Some authors believed that parsimony and weithing were somehow mutually exclusive and parsimony analysis should use all characters with the same weight (Watrous and Wheeler,1981). Farris (1983) saw the relationship between parsimony and weighting, he showed the most parsimonious tree is the hypothesis with greatest explanatory power, given the weights of the characters. Several authors are in favor of character weighting and consider that characters with more homoplasy are less reliable. In other words weighting characters inversely to their homoplasy would improve the results (Goloboff, 1993). The method consist of searching trees with maximum total fit, this character fits are defined as a concave function of homoplasy. The fittest trees imply that have fewer steps for the characters which fit tree better. The weight of a character is a function of its fit to a tree. Therefore, the fit for each character would be measured as a function of its homoplasy and the total fit of the tree would be the sum of the fits of the characters (Goloboff, 1993).
Simulate DNA sequences in Seq-gen (Rambaut and Grassly, 1997), with differents sequence lengths (10, 100 and 1000) under the evolutionary models GTR, F84 and HKY for each sequence length. Then, a parsimony analysis using implied weighting with differents values of concavity constant (K=1, K=10, K=40, K=100, and K=1000) implemented in TNT v.1.5 (Goloboff et al., 2001). To see the difference between implied weight and unweight carried out another parsimony analysis without implied weighting. To explore the sensitivity of topology under differents weights and unweights carried out the Robinson-Foulds metric or symmetric difference (Robinson & Foulds, 1981) in software R v 3.2.3 (R Core Team, 2014) and also to compare the reference tree (simulated under Farris and Felsenstein zone) with implied weights and unweights.
Results and discussion
In the Felsenstein and Farris zone can be seen that under the same model and the same sequence length there is an increase in the value of Total Fit as it increases the value of concavity constant (K). In general as the sequence length increases under the same model there is an increases in the Total Fit. In the Felsenstein zone is noted that under the model GTR-10 the Total Fit is zero with differents K values, for models F84 -10 y HKY-10 have a Total Fit of 1 under differents K values. The highest Total Fit values are under the model F84-10000 (Fig 1). In the Farris zone the models with the smallest sequence lengths have the lowest Total Fit values and these in turn decrease as the K value decreases and the models with longest sequence length have the highest Total Fit values as the K value increases (Fig 2).
The K values didn't have influence over the topology under the same model and the same sequence length. In other words it recovered the same topology under the same model with the same sequence length. For that reason I applied the Robinson Foulds metric among a tree for each model and sequence length with implied weights and one for unweight. In the Felsenstein zone with implied weights vs unweight it recovered the same topology (RF=0) for all models except for GTR-10 model (RF=2) (Fig 3). In the Farris zone F84-1000, GTR-1000 and HKY-1000 models recovered the same topology.

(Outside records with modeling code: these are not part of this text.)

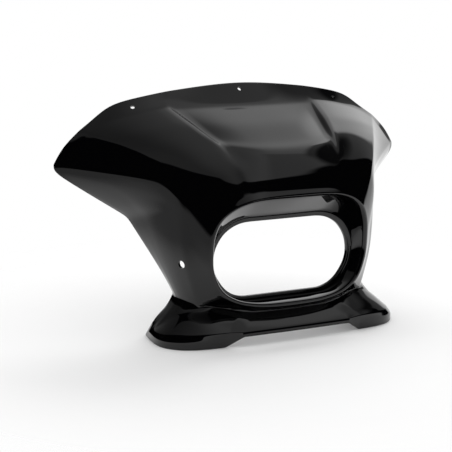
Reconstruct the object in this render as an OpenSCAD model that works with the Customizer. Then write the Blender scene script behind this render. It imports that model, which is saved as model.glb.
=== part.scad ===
// Headlight fairing for a motorcycle: one moulded shell of gloss black plastic.
// The front faces -Y, X runs across the bike and Z = 0 is the lowest edge of the chin.
// The shell is lofted through section lines. Each one starts at the rim of the headlight
// opening and runs outwards to the trimmed edge. The right half is drawn and mirrored.

/* [Overall size] */
// Width across the two wing tips
span = 632; // [480:1:800]
// Height of the top edge on the centre line
height = 388; // [330:1:460]
// Depth from the rolled rim back to the rear edge of the wings
depth = 236; // [200:1:280]
// Wall thickness of the moulding
wall = 4; // [2.5:0.1:6]
// Longest facet along the wide surfaces
facet = 34; // [20:1:60]

/* [Headlight opening] */
// Width of the opening behind the tunnel
opening_w = 240; // [200:1:260]
// Height of the opening behind the tunnel
opening_h = 118; // [90:1:134]
// Height of the centre of the opening
opening_z = 125; // [118:1:134]
// Depth of the opening behind the foremost bottom corner
opening_y = 42; // [30:1:60]
// Length of the straight collar round the opening
collar = 8; // [4:0.5:16]
// Width of the flat step round the collar
step_w = 7; // [3:0.5:12]

/* [Rim] */
// Width over the rim of the headlight surround
rim_w = 279; // [270:1:300]
// Height over the rim of the headlight surround
rim_h = 180; // [170:1:192]
// Height of the centre of the rim
rim_z = 144; // [138:1:150]
// Width of the rolled rim
rim_roll = 7; // [5:0.5:14]
// How far the roll stands in front of the skin
rim_proud = 3; // [2:0.5:6]
// How squarely the rim is rounded, 2 is an ellipse
rim_square = 3; // [2.2:0.1:4]
// How far the ends of the rim sweep back
rim_sweep = 17; // [5:1:30]
// How far the top of the rim leans forward
rim_lean = 15; // [0:1:25]

/* [Hood] */
// Depth of the recess in the middle of the hood
recess = 7; // [2:0.5:10]
// Width of the slope at the side of the recess
recess_slope = 7; // [3:0.5:12]
// Half width of the recess at its back edge
recess_half_back = 132; // [110:1:150]
// Half width of the recess at its front edge
recess_half_front = 104; // [80:1:118]
// Blend at the foot of the windscreen flange
flange_blend = 6; // [3:1:12]
// How hollow the windscreen flange is towards its ends
flange_hollow = 1.5; // [0:0.5:5]
// Blend along the wing ridges
ridge_blend = 4; // [3:1:10]

/* [Chin] */
// Width over the corners of the chin
chin_w = 402; // [370:1:440]
// Height of the chin lip at its corners
lip_h = 26; // [18:1:34]
// Width of the raised middle of the lower edge
notch_w = 188; // [120:1:210]
// Height of the raised middle of the lower edge
notch_h = 16.5; // [6:0.5:20]
// Blend along the waist and the lip
chin_blend = 5; // [2:0.5:9]

/* [Mounting holes] */
// Diameter of the windscreen screw holes
screen_hole_d = 7; // [4:0.1:9]
// Spacing of the two outer windscreen holes
screen_hole_spacing = 372; // [320:1:392]
// Distance of the middle windscreen hole from the edge of the flange
screen_hole_inset = 12.5; // [9:0.5:18]
// Distance of the outer windscreen holes from the edge of the flange
outer_hole_inset = 17; // [12:0.5:20]
// Diameter of the side mounting holes
side_hole_d = 12.5; // [6:0.1:14]
// Height of the side mounting holes
side_hole_z = 125; // [105:1:145]

/* [Hidden] */

wing = span / 2;
rim_half = rim_w / 2;
rim_top = rim_z + rim_h / 2;
rim_foot = rim_z - rim_h / 2;
chin = chin_w / 2;
notch = notch_w / 2;

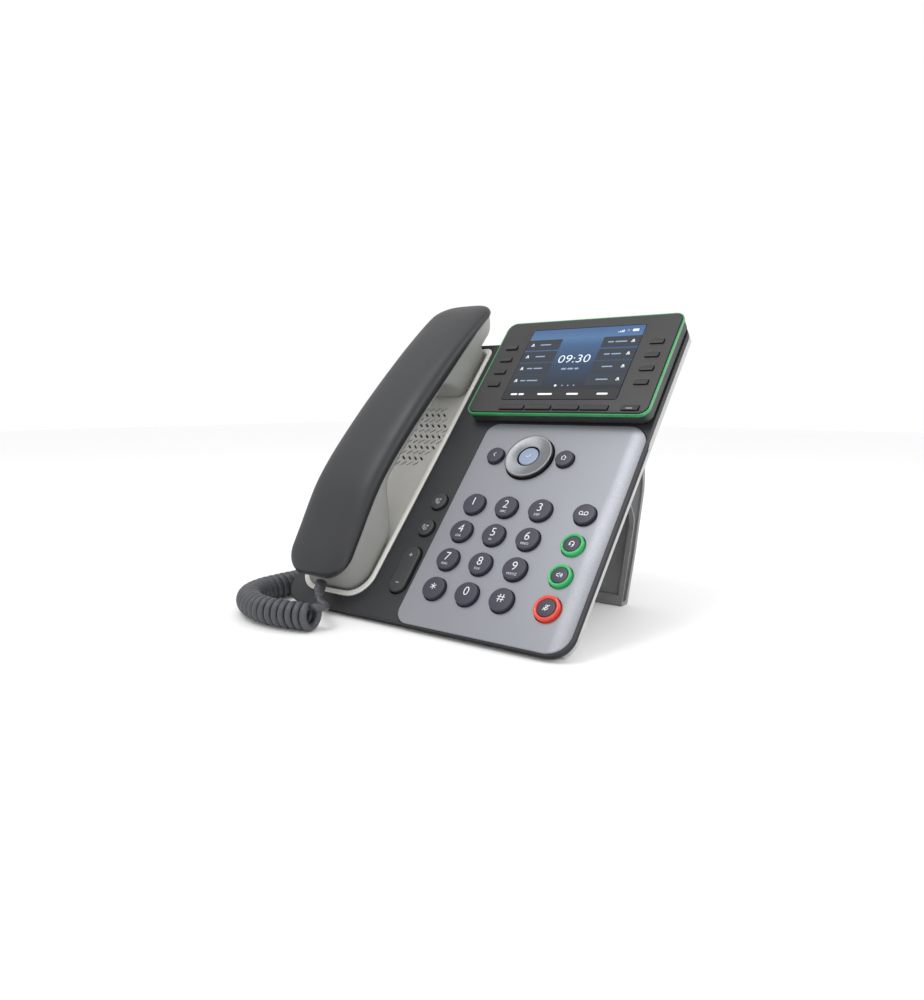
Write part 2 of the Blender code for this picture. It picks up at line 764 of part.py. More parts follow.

RF metric for tree reference vs implied weights showed that in the Farris zone recovered the most of topologies except for F84-10 and GTR-10 and non-weights recovered the same topologies except fot F84-10. In contrast for Felsenstein zone with implied weights recovered the same topology under GTR1000 and HKY-1000 and non-weights recovered F84-1000, GTR1000 and HKY-1000 (Fig 4, 5).
In conclusion, the homoplasy can be related to how long is the sequence length and the nucleotide substitution model to use, but not only this, I think it also depends on how conservative is the nucleotidic sequence.
Figure 3. Robinson-Foulds metric (RF) for the Felsenstein and Farris zone (implied weights vs unweights).
Figure 4-5. RF metric among Farris and Felsenstein zones (weight-unweight) with tree reference.
Goloboff, P. A., Farris, J. S., & Nixon, K. C. (2008). TNT, a free program for phylogenetic analysis. Cladistics, 24(5), 774-786.
Felsenstein, J. (1978). Cases in which parsimony or compatibility methods will be positively misleading. Systematic Biology, 27(4), 401–410.
Goloboff, P., 1993. Estimating character weights during tree search. Cladistics 9, 83–91.
Goloboff, P., 1997. Self-weighted optimization: tree searches and character state reconstructions under implied transformation costs. Cladistics 13, 225–245.
Goloboff, P., 2013. Extended implied weighting. Cladstics 1-13.
Robinson, D., & Foulds, L. R. (1981). Comparison of phylogenetic trees. Mathematical Biosciences, 53(1), 131–147.
R Core Team. (2014). R: A Language and Environment for Statistical Computing. Vienna, Austria.
Watrous, L. and Q. Wheeler. 1981. The out-group compariso method of character analysis. Syst. Zool. 30:1-11.